Tag Archives: experience design

What do a Toyota Prius and Avatar (the movie) have in common?

So I went! While almost all parts of my body and brain where holding a ‘noAvatar’ position, the social moviegoer in me was surprised when someone asked ‘We are going to watch Avatar, do you want to join us?’.

And it was better then expected. But that’s not the point.

And the 3D animations where almost credible. But that’s not the point.

And the fact that the story was the same of ‘Dance with wolves’ and ‘Pocahontas’ (see here, I’m not lying) was not so disturbing. But that’s not the point.

And the Stereoscopic 3D interfaces of control panels, computers, tablets etc are in line with some concept video seen in the past (e.g. Office 2019), and they are more credible than those movies from the ’80s and ‘90s (although, I guess, after Minority Report the attention to this aspect is much more). But that’s not the point.

What’s the point then?

The point is that – while watching the movie – I was drinking from a plastic bottle of beer. And munching tasteless popcorns. And wearing 3D plastic goggles.

WTF?!? You may ask.

Think about it: I’m watching a movie that would like to make us more aware of the potential and beauties of nature; a movie that opens to the interconnectedness of what we find in our ecosystem. And then the cinema is full of things that (to my knowledge) are going against what the story of the movie say. It’s a matter of credibility.  It’s a matter of delivering the message in a clear way, avoiding all possible contradictions. Ultimately, it’s a matter of designing as much as possible of the experience, from the point of view of those who sit and watch the movie.  Including multiple touchpoints. It’s service design, someone would say. Or experience design. Or design.

I can hear you say: “Yes, but this was just a movie!”

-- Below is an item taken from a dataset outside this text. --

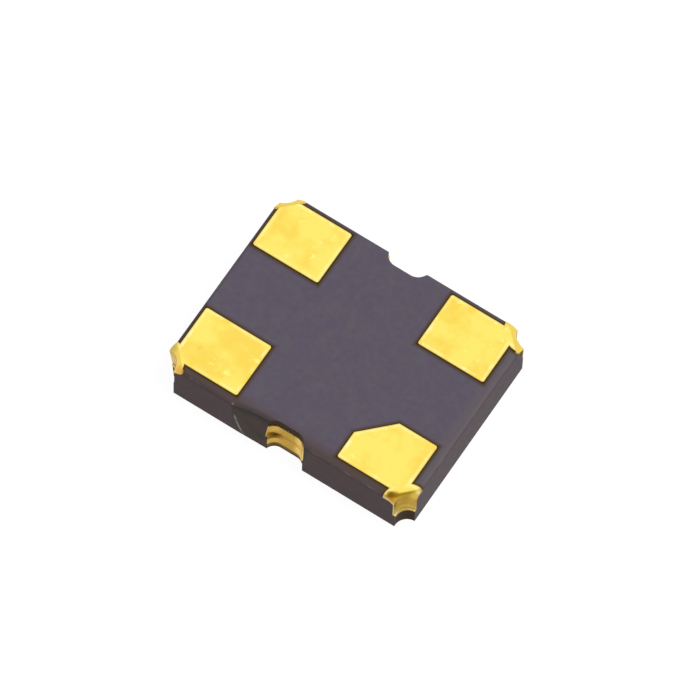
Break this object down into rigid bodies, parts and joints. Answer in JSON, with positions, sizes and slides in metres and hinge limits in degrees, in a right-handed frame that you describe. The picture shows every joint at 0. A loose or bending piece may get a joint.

Yes, Avatar is just a movie, and it’s been designed to be as credible as possible. To generate that suspension of disbelief typical of a very engaging film. Everything has been conceived and planned for making a spectator feel part of it. Given what I assume is a pretty strong negotiation power, the production could have extended the ‘designed components’’ to other parts of the experience to make it even more credible. To differentiate the movie brand. What if they would ask cinemas to sell organic, locally produce food. Or not to use plastic bottles. Or at the bare minimum, offset their carbon emissions and then tell the story to everyone.

This thing makes me think about the Toyota Prius. It is a technological revolution.  It  benefits the environment.  But it fails when it’s time to take the core proposition and create a system around it. How does the Prius get produced? What is the impact of shipping it? And why aren’t the colours chosen to reduce the albedo as much as possible? As metacool say:

“What if Toyota could make the entire Prius brand cradle-to-cradle by maintaining it and taking it back in a completely holistic way?” (see more here: http://metacool.typepad.com/metacool/2007/06/rewarding_brand.html)

And the same is valid for Avatar: what if Avatar would have been designed in a holistic way. Not just the message, not simply the interface and interactions with the main touchpoint. But the whole experience.

This is what I think design should do. Interaction design it’s great. But too many times it becomes too obsessed in polishing few details, rather than considering what other elements haven’t been even painted.


fostering participation and business rules

A couple of weeks ago I watched an Icelandic movie (Noi Albinoi; AKA Noi the Albino ), and I was really impressed by one of the most trivial scenes of the movie.

To make it short: Nói (the main character) get into the coffee of the local gas station (where Iris works as a waitress) and asks for something to drink. Normal – so far.
Then Iris asks Noi if he wants to drink it in the coffee or take it away. Again, this is really common in places such as Starbucks and similar.
The surprise is that in this case the juice is actually cheaper if the customer drinks it in.Iris

Subverting the “eat in / take away” balance has an economic reason: the juice bottle has a cost, and drinking it inside the coffee means the possibility to have it back.
But it also has a social reason, or at least a social consequence: it invites people drinking inside. The rule becomes one of the factors to spark a bit of “social life” into the bar (much needed, if you work at the coffee of a gas station in a remote fishing village in western Iceland).

Fostering participation is a difficult stuff. It involves environment design, a consistent conception of every touchpoint, a content to share, a great work on identity and trust, but also strong business rules: everything should row in the same direction. That’s the experience design, I guess.